# Goal
Look below for the line containing "return Pos(x, 0, 0)" and the line containing "depsgraph = bpy.context.evaluated_depsgraph_get()"; repeat exactly those two lines and all lines between them, and nothing else.

====== Dataset content

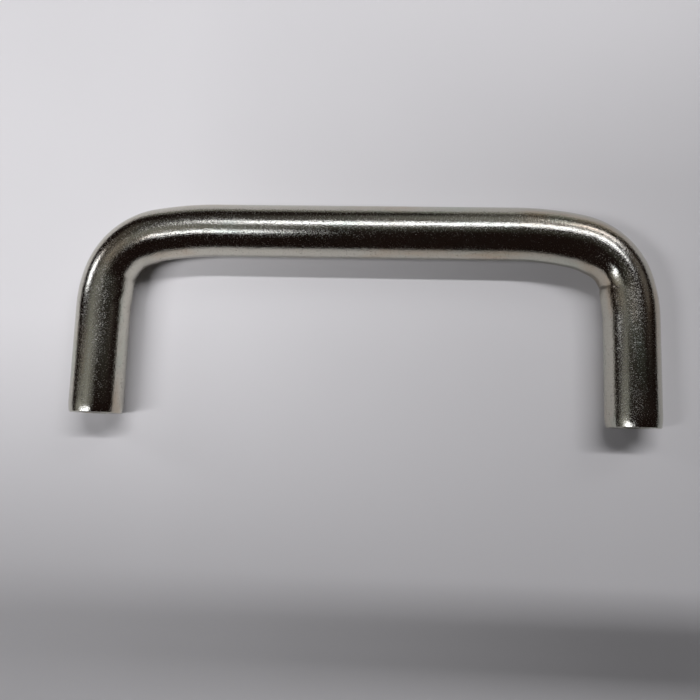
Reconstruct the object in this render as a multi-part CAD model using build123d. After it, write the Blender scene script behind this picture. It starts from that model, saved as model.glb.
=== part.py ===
from build123d import *
import math
import os
from typing import NamedTuple

# Bridge pull handle: one round bar, pressed to a U, with a tapped blind hole in each foot.
# Frame: +X along the grip, +Y from the feet to the grip, +Z up out of the handle's flat side,
# origin midway between the two fixing holes on the plane of the feet, Z = 0 on the bar's axis.
# All sizes in millimetres, all angles in degrees.


class Bend(NamedTuple):
    """One pressed corner, followed from the grip down to the leg."""
    grip_ease_radius: float     # gentle lead-in off the grip, to the bar's axis
    grip_ease_turn: float       # angle turned in the lead-in
    press_radius: float         # tight part formed round the tool, to the bar's axis
    leg_ease_radius: float      # run-out on to the leg, to the bar's axis
    leg_ease_turn: float        # angle turned in the run-out
    thicken: float              # material gathered inside the lead-in
    hollow: float               # depth the tool pressed into the inside of the corner
    hollow_from: float          # turn angle where the hollow starts
    hollow_full: float          # turn angle where it reaches its depth
    hollow_hold: float          # turn angle where it starts to climb out
    hollow_to: float            # turn angle where it ends, at the tool's edge
    lip: float                  # material raised just past the tool's edge
    lip_run: float              # half length of that lip along the bar
    curl: float                 # how far the marks run on down the leg round the bar, for each
                                # unit that the surface there stands out from the inner side
    hug: int                    # how closely the marks keep to the inner side


# --- the bar ---------------------------------------------------------------------------
bar_diameter = 10.0
hole_spacing = 100.0            # centre to centre of the fixing holes
projection = 41.0               # plane of the feet to the far side of the grip
total_turn = 90.0               # each corner

# --- the two pressed corners -----------------------------------------------------------
left_bend = Bend(
    grip_ease_radius=66.0,
    grip_ease_turn=10.0,
    press_radius=12.2,
    leg_ease_radius=20.0,
    leg_ease_turn=19.5,
    thicken=0.03,
    hollow=0.58,
    hollow_from=22.0,
    hollow_full=50.0,
    hollow_hold=64.0,
    hollow_to=79.0,
    lip=0.12,
    lip_run=1.2,
    curl=0.6,
    hug=5,
)
right_bend = Bend(
    grip_ease_radius=56.0,
    grip_ease_turn=12.0,
    press_radius=11.6,
    leg_ease_radius=23.0,
    leg_ease_turn=17.5,
    thicken=0.10,
    hollow=0.60,
    hollow_from=30.0,
    hollow_full=54.0,
    hollow_hold=67.0,
    hollow_to=79.0,
    lip=0.06,
    lip_run=1.5,
    curl=0.6,
    hug=3,
)

# --- the feet --------------------------------------------------------------------------
foot_ease = 0.16                # taken off the radius by the polishing wheel at the end
foot_ease_length = 2.2
foot_edge_chamfer = 0.12

# --- tapped blind holes, M5 x 0.8 ------------------------------------------------------
thread_size = 5.0
thread_pitch = 0.8
hole_depth = 12.0               # full-diameter depth
drill_point_angle = 118.0
mouth_clearance = 0.05          # the 90 degree countersink stands clear of the thread all round

# --- how finely the surface is laid out ------------------------------------------------
ring_points = 24
section_step = 0.9              # between sections round a corner, along the bar
lead = 1.8                      # straight bar carried into each end of a skin
ease_steps = 5                  # sections over the eased end of a foot
join_gap = 0.001                # largest gap closed where two stretches of the bar meet

bar_radius = bar_diameter / 2
drill_radius = (thread_size - thread_pitch) / 2
mouth_radius = thread_size / 2 + mouth_clearance
axis_height = projection - bar_radius
half_spacing = hole_spacing / 2


class Station(NamedTuple):
    """A place on the bar's axis where its section is drawn."""
    x: float                    # distance out from the middle of the handle
    y: float
    turn: float                 # angle turned so far, 0 on the grip and 90 on the leg
    run: float                  # distance along the axis from the start of the corner


def corner_arcs(bend):
    press_turn = total_turn - bend.grip_ease_turn - bend.leg_ease_turn
    return [
        (bend.grip_ease_radius, bend.grip_ease_turn),
        (bend.press_radius, press_turn),
        (bend.leg_ease_radius, bend.leg_ease_turn),
    ]


def corner_length(bend):
    return sum(radius * math.radians(turn) for radius, turn in corner_arcs(bend))


def along_corner(bend, run):
    """The axis a distance along one corner, which starts at x = 0, y = 0 and turns down."""
    x = min(run, 0.0)
    y = min(corner_length(bend) - run, 0.0)
    turn = 0.0
    left_to_go = max(run, 0.0)
    for radius, arc_turn in corner_arcs(bend):
        step = min(math.degrees(left_to_go / radius), arc_turn)
        before = math.radians(turn)
        after = math.radians(turn + step)
        x += radius * (math.sin(after) - math.sin(before))
        y -= radius * (math.cos(before) - math.cos(after))
        turn += step
        left_to_go -= radius * (after - before)
    return Station(x, y, turn, run)


def corner_stations(bend):
    """The corner's evenly spaced sections in their place, with a little straight bar at each end."""
    length = corner_length(bend)
    corner_start = half_spacing - along_corner(bend, length).x
    count = math.ceil((length + 2 * lead) / section_step)
    stations = []
    for index in range(count + 1):
        place = along_corner(bend, (length + 2 * lead) * index / count - lead)
        stations.append(place._replace(x=place.x + corner_start, y=place.y + axis_height))
    return stations


def down_leg(top, y):
    return top._replace(y=y, run=top.run + top.y - y)


def foot_stations(top):
    """From a little straight bar above the foot down to the chamfer at its rim."""
    stations = [down_leg(top, foot_ease_length + lead)]
    for index in range(ease_steps + 1):
        share = index / ease_steps
        stations.append(down_leg(top, foot_ease_length * (1 - share) + foot_edge_chamfer * share))
    return stations


def smooth(value, start, end):
    """0 before start, 1 after end, an S curve between."""
    share = min(max((value - start) / (end - start), 0.0), 1.0)
    return share * share * (3 - 2 * share)


def inner_change(bend, run):
    """How far the inside of the bar stands proud of (or below) the plain round, along a corner."""
    place = along_corner(bend, run)
    rise = smooth(place.turn, 0.0, bend.grip_ease_turn)
    fall = smooth(place.turn, bend.grip_ease_turn, bend.hollow_full)
    gathered = bend.thicken * (rise - fall)
    sink = smooth(place.turn, bend.hollow_from, bend.hollow_full)
    climb = smooth(place.turn, bend.hollow_hold, bend.hollow_to)
    pressed = bend.hollow * (sink - climb)
    edge = math.radians(bend.hollow_to - total_turn + bend.leg_ease_turn)
    edge_run = sum(radius * math.radians(turn) for radius, turn in corner_arcs(bend)[:2])
    lip_centre = edge_run + bend.leg_ease_radius * edge + bend.lip_run
    away = (run - lip_centre) / bend.lip_run
    raised = bend.lip * math.exp(-away * away)
    return gathered - pressed + raised


def foot_radius(y):
    """The polished end: the radius falls away over the last few millimetres, then the chamfer."""
    share = min(max(1 - y / foot_ease_length, 0.0), 1.0)
    chamfered = max(foot_edge_chamfer - y, 0.0)
    return bar_radius - foot_ease * share * share - chamfered


def ring(bend, place, side):
    """The bar's outline at a station, square to its axis; side is -1 left, +1 right."""
    turn = math.radians(place.turn)
    outward = Vector(side * math.sin(turn), math.cos(turn), 0)
    centre = Vector(side * place.x, place.y, 0)
    radius = foot_radius(place.y)
    points = []
    for index in range(ring_points):
        angle = 2 * math.pi * index / ring_points
        from_inner_side = bar_radius * (1 + math.cos(angle))
        change = inner_change(bend, place.run - bend.curl * from_inner_side)
        inward_share = ((1 - math.cos(angle)) / 2) ** bend.hug
        reach = radius + change * inward_share
        points.append(centre + outward * (reach * math.cos(angle)) + Vector(0, 0, reach * math.sin(angle)))
    return Wire([Edge.make_spline(points, periodic=True)])


def skin(bend, stations, side, ruled=False):
    return Solid.make_loft([ring(bend, place, side) for place in stations], ruled)


def half_bar(bend, side):
    """One corner, its leg, its foot and the foot's rim, each one skin."""
    corner = corner_stations(bend)
    foot = foot_stations(corner[-1])
    rim = [foot[-1], down_leg(foot[-1], 0.0)]
    return [
        skin(bend, corner, side),
        skin(bend, [corner[-1], foot[0]], side),
        skin(bend, foot, side),
        skin(bend, rim, side, ruled=True),
    ]


def grip():
    """The straight bar between the two corners."""
    left_end = ring(left_bend, corner_stations(left_bend)[0], -1)
    right_end = ring(right_bend, corner_stations(right_bend)[0], 1)
    return Solid.make_loft([left_end, right_end])


def foot_hole(x):
    """Tapped-size blind hole with its drill point and mouth countersink, up from a foot."""
    point_depth = drill_radius / math.tan(math.radians(drill_point_angle / 2))
    mouth_depth = mouth_radius - drill_radius
    profile = Polyline(
        (0, -mouth_depth),
        (mouth_radius + mouth_depth, -mouth_depth),
        (drill_radius, mouth_depth),
        (drill_radius, hole_depth),
        (0, hole_depth + point_depth),
        close=True,
    )
    return Pos(x, 0, 0) * revolve(make_face(profile), Axis.Y)


def handle_bar():
    bar = grip().fuse(*half_bar(left_bend, -1), *half_bar(right_bend, 1), tol=join_gap)
    return bar - foot_hole(-half_spacing) - foot_hole(half_spacing)


os.makedirs("parts", exist_ok=True)
handle = handle_bar()
export_step(handle, "parts/handle_bar.step")
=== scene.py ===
import math
from typing import NamedTuple

import bmesh
import bpy
from mathutils import Matrix, Vector


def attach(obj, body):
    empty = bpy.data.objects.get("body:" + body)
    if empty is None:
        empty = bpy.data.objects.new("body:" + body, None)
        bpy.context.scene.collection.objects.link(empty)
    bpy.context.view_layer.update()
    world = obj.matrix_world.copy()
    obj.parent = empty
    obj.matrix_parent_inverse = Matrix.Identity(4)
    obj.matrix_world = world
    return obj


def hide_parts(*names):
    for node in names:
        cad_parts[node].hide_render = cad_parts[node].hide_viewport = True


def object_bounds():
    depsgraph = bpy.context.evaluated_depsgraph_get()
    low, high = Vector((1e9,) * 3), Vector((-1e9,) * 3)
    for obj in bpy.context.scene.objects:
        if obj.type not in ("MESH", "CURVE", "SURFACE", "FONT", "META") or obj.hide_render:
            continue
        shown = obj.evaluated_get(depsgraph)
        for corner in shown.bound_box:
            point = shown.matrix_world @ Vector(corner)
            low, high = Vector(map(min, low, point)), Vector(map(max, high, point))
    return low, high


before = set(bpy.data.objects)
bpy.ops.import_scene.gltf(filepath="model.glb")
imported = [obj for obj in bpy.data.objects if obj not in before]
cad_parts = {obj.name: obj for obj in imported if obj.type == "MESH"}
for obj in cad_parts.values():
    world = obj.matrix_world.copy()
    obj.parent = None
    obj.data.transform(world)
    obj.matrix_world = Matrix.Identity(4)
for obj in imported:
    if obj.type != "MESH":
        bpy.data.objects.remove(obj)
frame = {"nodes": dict(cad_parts)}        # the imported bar, fixed at its real size and place
cad_low, cad_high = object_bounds()

bl_info = {
    "name": "Bridge Pull Handle",
    "version": (1, 0, 0),
    "blender": (4, 5, 0),
    "location": "View3D > Sidebar > Handle",
    "description": "A bright nickel-plated bar handle with tapped feet, on a paper-topped table",
    "category": "Add Mesh",
}

# Frame: +X along the grip, +Y from the feet to the grip, +Z up out of the flat side, origin
# midway between the two fixing holes on the plane of the feet. Lengths in metres, angles in
# degrees unless a property says otherwise.
MM = 0.001
BAR_NODE = "handle_bar"
PLATE_SLOT = "nickel_plate"
ALONG = "along_bar"         # each point's place on the bar as if the bar were straight
TOTAL_TURN = 90.0           # each corner


class Bend(NamedTuple):
    """One pressed corner, followed from the grip down to the leg."""
    grip_ease_radius: float     # gentle lead-in off the grip, to the bar's axis
    grip_ease_turn: float       # angle turned in the lead-in
    press_radius: float         # tight part formed round the tool, to the bar's axis
    leg_ease_radius: float      # run-out on to the leg, to the bar's axis
    leg_ease_turn: float        # angle turned in the run-out
    thicken: float              # material gathered inside the lead-in
    hollow: float               # depth the tool pressed into the inside of the corner
    hollow_from: float          # turn angle where the hollow starts
    hollow_full: float          # turn angle where it reaches its depth
    hollow_hold: float          # turn angle where it starts to climb out
    hollow_to: float            # turn angle where it ends, at the tool's edge
    lip: float                  # material raised just past the tool's edge
    lip_run: float              # half length of that lip along the bar
    curl: float                 # how far the marks run on down the leg round the bar, for each
                                # unit that the surface there stands out from the inner side
    hug: int                    # how closely the marks keep to the inner side

    def arcs(self):
        """Radius and turn of the three arcs, from the grip to the leg."""
        press_turn = TOTAL_TURN - self.grip_ease_turn - self.leg_ease_turn
        return [
            (self.grip_ease_radius, self.grip_ease_turn),
            (self.press_radius, press_turn),
            (self.leg_ease_radius, self.leg_ease_turn),
        ]

    def length(self):
        return sum(radius * math.radians(turn) for radius, turn in self.arcs())


LEFT_BEND = Bend(
    grip_ease_radius=66 * MM,
    grip_ease_turn=10.0,
    press_radius=12.2 * MM,
    leg_ease_radius=20 * MM,
    leg_ease_turn=19.5,
    thicken=0.03 * MM,
    hollow=0.58 * MM,
    hollow_from=22.0,
    hollow_full=50.0,
    hollow_hold=64.0,
    hollow_to=79.0,
    lip=0.12 * MM,
    lip_run=1.2 * MM,
    curl=0.6,
    hug=5,
)
RIGHT_BEND = Bend(
    grip_ease_radius=56 * MM,
    grip_ease_turn=12.0,
    press_radius=11.6 * MM,
    leg_ease_radius=23 * MM,
    leg_ease_turn=17.5,
    thicken=0.10 * MM,
    hollow=0.60 * MM,
    hollow_from=30.0,
    hollow_full=54.0,
    hollow_hold=67.0,
    hollow_to=79.0,
    lip=0.06 * MM,
    lip_run=1.5 * MM,
    curl=0.6,
    hug=5,
)
DRILL_POINT_ANGLE = 118.0
CREST_FLAT = 0.25           # flats of the 60 degree thread form, as shares of half a pitch
ROOT_FLAT = 0.125
TIP_RADIUS = 0.02 * MM      # the drill point's last ring, before it closes
SHARP_EDGE = 25.0           # edges where the faces turn by more than this are shaded sharp
STRETCH_RINGS = 40          # rings drawn out at a time, which is quicker than the whole bar at once
WELD = 0.005 * MM           # points nearer than this are one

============

# Complete output
    return Pos(x, 0, 0) * revolve(make_face(profile), Axis.Y)


def handle_bar():
    bar = grip().fuse(*half_bar(left_bend, -1), *half_bar(right_bend, 1), tol=join_gap)
    return bar - foot_hole(-half_spacing) - foot_hole(half_spacing)


os.makedirs("parts", exist_ok=True)
handle = handle_bar()
export_step(handle, "parts/handle_bar.step")
=== scene.py ===
import math
from typing import NamedTuple

import bmesh
import bpy
from mathutils import Matrix, Vector


def attach(obj, body):
    empty = bpy.data.objects.get("body:" + body)
    if empty is None:
        empty = bpy.data.objects.new("body:" + body, None)
        bpy.context.scene.collection.objects.link(empty)
    bpy.context.view_layer.update()
    world = obj.matrix_world.copy()
    obj.parent = empty
    obj.matrix_parent_inverse = Matrix.Identity(4)
    obj.matrix_world = world
    return obj


def hide_parts(*names):
    for node in names:
        cad_parts[node].hide_render = cad_parts[node].hide_viewport = True


def object_bounds():
    depsgraph = bpy.context.evaluated_depsgraph_get()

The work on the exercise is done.